Impatient for Progress

Patriotic rhetoric became increasingly commonplace among educated Germans, especially after the explicitly anti-nationalist post-Napoleonic settlement sealed at the Congress of Vienna in 1815. It left Germany as a Confederation of thirty-nine states, and those Germans hoping for unity even more frustrated than before. In 1817 hundreds of students, members of a student fraternity inspired by Jahn, gathered near the Wartburg castle on the 300th anniversary of Martin Luther’s nailing up of his theses. This castle had been a refuge for Luther, where he had translated the Bible; it now became a symbol of German nationalism as disciples of Jahn recited prayers for Germany’s salvation and threw ‘un-German’ books, including the Code Napoléon, into a bonfire.

Metternich, the keeper of Europe’s peace, cracked down on universities; Jahn was imprisoned for six years. But the student unrest signalled a far wider discontent than one that the Austrian chancellor’s secret police could stem. The American and French Revolutions had left many young men around the world fretting that they had been left out or had fallen behind in the march of progress.

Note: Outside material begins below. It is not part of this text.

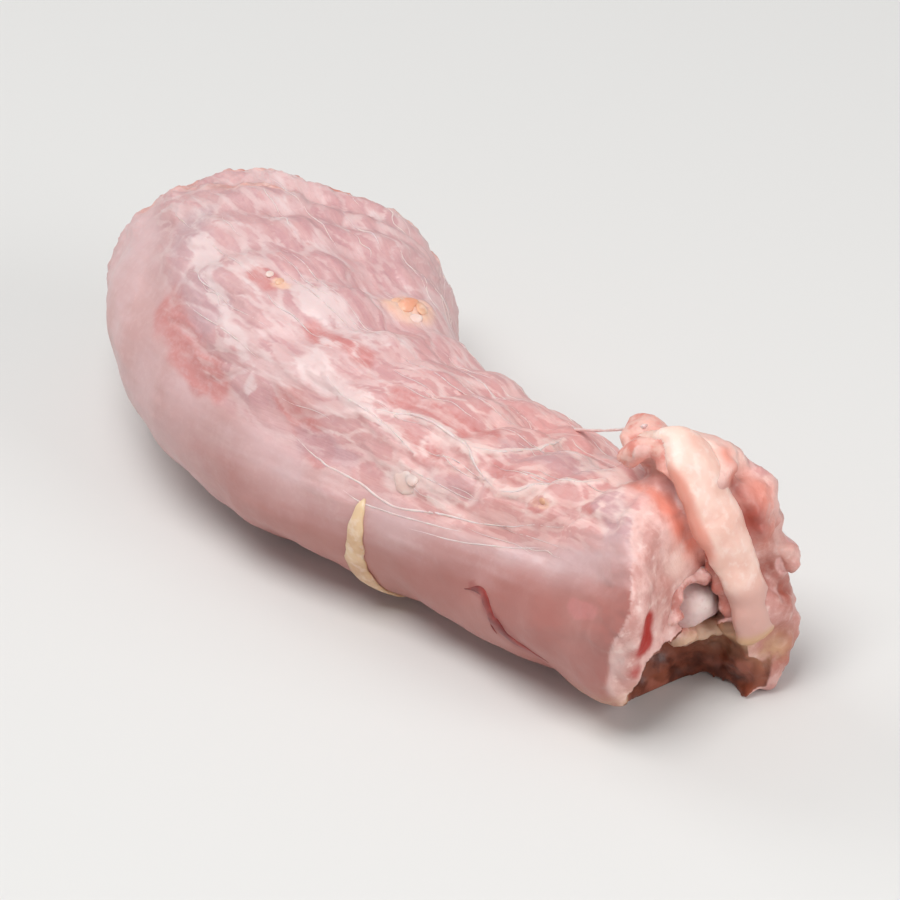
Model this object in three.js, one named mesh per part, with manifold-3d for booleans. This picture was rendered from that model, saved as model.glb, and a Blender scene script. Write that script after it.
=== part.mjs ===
// A raw turkey neck: skinned, cut through at both ends, lying on its side and bent like a bow.
// Millimetres, +Z up. The bow lies level, with the outside of the bend towards -Y.
// The thick end is at -X, and the cut end with the band of fat is at +X.
// The origin is on the ground, under the middle of the neck.

import * as THREE from 'three';
import { mergeVertices } from 'three/addons/utils/BufferGeometryUtils.js';
import { ImprovedNoise } from 'three/addons/math/ImprovedNoise.js';
import Module from 'manifold-3d';

const wasm = await Module();
wasm.setup();

// ---------------------------------------------------------------- driving dimensions

// The middle line: straight from the thick end, then a bend, then straight to the cut end.
const THICK_END_STRAIGHT = 18;
const BEND_RADIUS = 62;
const BEND_DEGREES = 42;
const CUT_END_STRAIGHT = 73;
const THICK_END_HEADING = -31; // degrees from +X
const BEND_LENGTH = BEND_RADIUS * THREE.MathUtils.degToRad(BEND_DEGREES);
const LENGTH = THICK_END_STRAIGHT + BEND_LENGTH + CUT_END_STRAIGHT; // along the middle line
const FLATTENED = 1.4; // how far the soft flesh is pressed flat against the ground

// Half the width and half the height of the neck at shares of its length, from the thick end.
const GIRTH = [
  { share: 0.0, halfWidth: 30.0, halfHeight: 20.5 },
  { share: 0.25, halfWidth: 28.0, halfHeight: 22.0 },
  { share: 0.51, halfWidth: 19.5, halfHeight: 18.5 },
  { share: 0.73, halfWidth: 17.5, halfHeight: 17.0 },
  { share: 0.91, halfWidth: 17.5, halfHeight: 18.8 },
  { share: 1.0, halfWidth: 18.5, halfHeight: 21.0 },
];
const THICK_END_ROUNDING = 13;
const CUT_END_ROUNDING = 4;
// How far the ends lean: mm further out for each mm across and each mm up.
const THICK_END_LEAN = [-0.4, 0];
const CUT_END_LEAN = [0.25, -0.15];
const LEAN_REACH = 22;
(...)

A brilliant military marauder like Napoleon brought, often in person, thrilling new ideas of liberation to many of them. A series of constitutionalist revolts, led by intellectuals and army officers, and often modelled on Napoleon’s own coup, erupted across southern Europe – in Spain, Italy and Greece – in 1820 and 1821.

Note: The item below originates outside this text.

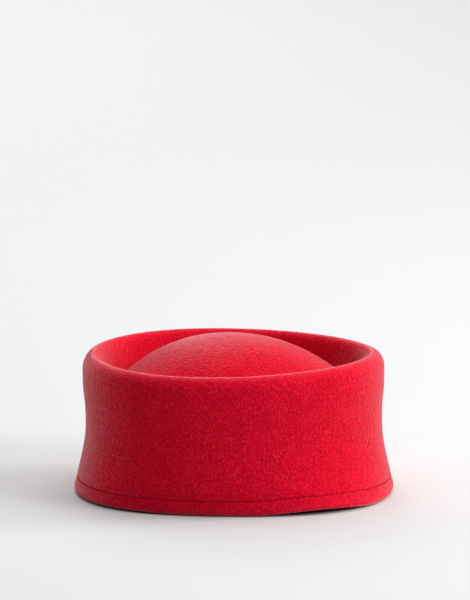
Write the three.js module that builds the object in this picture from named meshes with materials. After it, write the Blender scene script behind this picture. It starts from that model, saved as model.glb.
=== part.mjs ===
// A structured felt beret in millimetres, +Z up, standing on its lower edge with the origin at
// the middle of its footprint. +X is the wearer's forehead and -X the back of the head.
// One blocked piece of wool felt makes the dome, the sunken ring round it, the rolled rim, the
// tall wall and the turned-up hem. The hem holds a wire that keeps the oval, and a grosgrain
// sweatband with its labels is stitched inside it.

import * as THREE from 'three';

// Driving dimensions. A radius is the mean radius of the oval.
const SEGMENTS = 48; // facets round the oval
const FELT = 2.4; // thickness of the felt

const HEM_RADIUS = 100; // widest point of the lower edge
const HEM_ROLL = 3.6; // outer radius of the fold at the lower edge
const HEM_FLAT = 1.3; // width of the ring that the hat stands on
const HEM_TUCK = 2.8; // radius of the fold's inner corner
const HEM_TOP = 14.4; // height of the hem's raw edge
const HEM_SLACK = 0.4; // room between the turned-up hem and the wall

const WAIST = new THREE.Vector2(92.3, 44.8); // narrowest point of the wall
const SHOULDER = new THREE.Vector2(93.9, 82.4); // where the wall starts to roll inwards
const CREST = new THREE.Vector2(86.4, 92.4); // highest line of the rim
const RIM_FOOT = new THREE.Vector2(81.3, 86.2); // where the roll becomes the inner wall
const WALL_FLARE = 0.218; // outward slope of the wall where it meets the fold

const MOAT_RADIUS = 74.5; // middle of the sunken ring
const MOAT_CENTRE = 67; // height of the centre of the ring's round floor
const MOAT_ROLL = 4.6; // radius of that floor
const DOME_TOP = 104; // height of the dome
const DOME_CURVE = 95.1; // radius of the dome's curvature
const DOME_EDGE = 63.9; // radius where the dome starts to steepen
const DOME_SHIFT = -2.6; // the dome's top lies behind the middle

const OVAL = 5.67; // half the difference between half length and half width
const RIM_EGG = 4.9; // how much broader the rim's oval is at the back of the head
const HEM_EGG = -4; // the lower edge is broader at the forehead
const FLAT_SIDES = 6; // how far the long sides of the lower edge lie inside the oval
const HAND = { side: 1.3, saddle: 0.24, twist: -0.27 }; // hand-blocked rise of the rim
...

In 1825 military heroes of Russia’s ‘wars of liberation’ against Napoleon in 1812–14 challenged the Russian autocracy. These ‘Decembrists’, as they came to be called after the month of their abortive uprising, were brutally crushed, though they were representatives of Russia’s aristocratic elite. Five of them were hanged and hundreds exiled to Siberia for life.

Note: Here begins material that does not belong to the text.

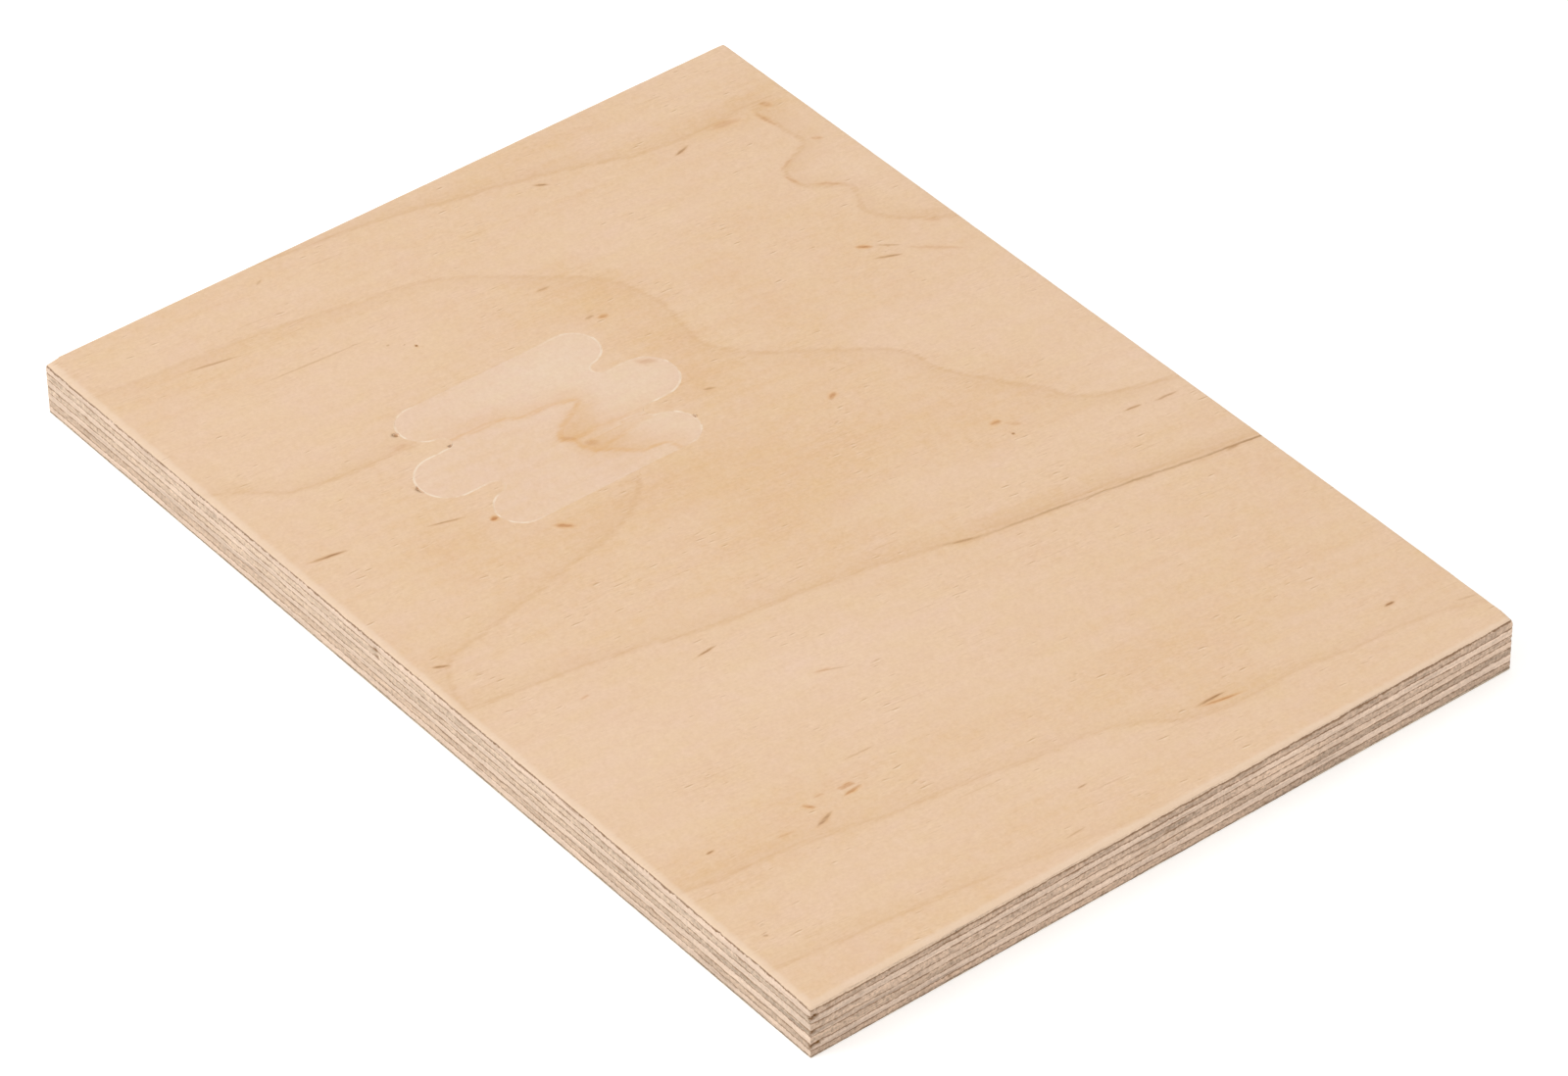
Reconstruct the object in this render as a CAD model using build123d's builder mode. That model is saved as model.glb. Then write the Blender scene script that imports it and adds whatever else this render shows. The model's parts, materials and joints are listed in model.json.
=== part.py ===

The failure of the uprising seeded a Romantic cult of sacrifice and martyrdom (and originally inspired the greatest piece of prose fiction of the nineteenth century, War and Peace). The youthful Herzen, who was fourteen at the time of the uprising, inaugurated Russia’s distinctive revolutionary tradition when on the hills overlooking Moscow he swore a ‘Hannibalic oath’ to sacrifice his entire life to the struggle begun by the Decembrists. Such ideas of resistance and protest, which eventually expanded into revolutionary socialism, were made more urgent and appealing by a repressive state in Russia. In Europe, too, all aspirations for freedom had to reckon with strong and canny forces of conservatism: the supranational dynastic states, dubbed the ‘Holy Alliance’ by the Russian Tsar.

Waterloo and the Congress of Vienna may have brought peace to Europe, and relief to its monarchical ruling classes, embodied best by the stern and paranoid figure of Metternich. But the mood across post-Napoleonic Europe and Russia was febrile, registered in the growing popularity of soul-stirring opera and lyric poetry, the cult of Byron, and Stendhal’s novels about the maladie du siècle. Young men everywhere waited for a new revelation on the same scale as the French Revolution, or at least some replacements for obsolete religious beliefs.

The fascination with the mysterious, the esoteric and the irrational that characterizes the entire epoch would pave the way for the revolutions of 1848. After their failure, accumulated frustration would generate intransigent movements of socialism as well as nationalism, and desire for a genuine, thoroughgoing revolution that would bring freedom and equality to all, not just a few.

Alternative Gods

‘What is exploding today was prepared before 1848 … the fire that burns today was lit then.’ The German jurist Carl Schmitt wrote these words in the mid-twentieth century; they ring even truer today. In the years before 1848, thwarted idealism went into forging new religions and ideologies, and revolts and uprisings kept young men gainfully employed as professional conspirators and insurgents. The Italian Carboneria, which became the first secret organization to lead a large-scale uprising in modern Europe, offered a model for many subsequent small revolutionary cells.